→ **What is expected**:
Pull out every line below containing the word "that".

→ **Supplied data**:
══════════
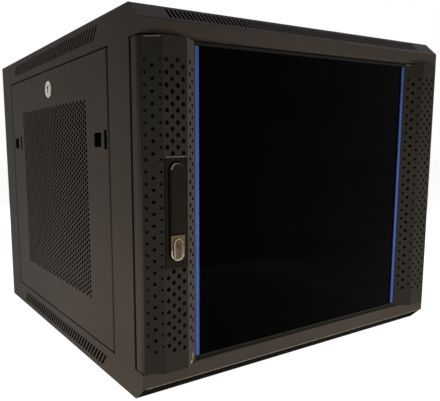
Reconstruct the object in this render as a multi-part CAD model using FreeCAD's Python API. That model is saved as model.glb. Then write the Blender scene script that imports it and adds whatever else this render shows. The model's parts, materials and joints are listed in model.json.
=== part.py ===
import FreeCAD, Part
import math
import os

# Wall mount network cabinet with a hinged glass door and two lift-off side panels.
# Millimetres. X runs to the right, Y to the wall behind, Z up.
# The origin is the middle of the base, on the surface that the cabinet stands on.

V = FreeCAD.Vector
RIGHT = V(1, 0, 0)
BACKWARD = V(0, 1, 0)
UP = V(0, 0, 1)

# ---------------------------------------------------------------- whole cabinet
rail_web_x = 254.0           # outer face of a 19-inch rail's side web, from the middle
side_room = 46.0             # from there to the side of the cabinet
depth = 600.0
rack_units = 9
rack_unit = 44.45
rail_end_room = 10.475       # between the rack space and the top or bottom frame
cap_height = 40.0            # height of the top and bottom frames
cap_chamfer = 20.0           # sloping front edge of those frames
frame_sheet = 1.2
bend_radius = 0.0            # inside radius of the folds, which are drawn sharp to keep the model light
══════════
→ **Result of this task**:
Reconstruct the object in this render as a multi-part CAD model using FreeCAD's Python API. That model is saved as model.glb. Then write the Blender scene script that imports it and adds whatever else this render shows. The model's parts, materials and joints are listed in model.json.
# The origin is the middle of the base, on the surface that the cabinet stands on.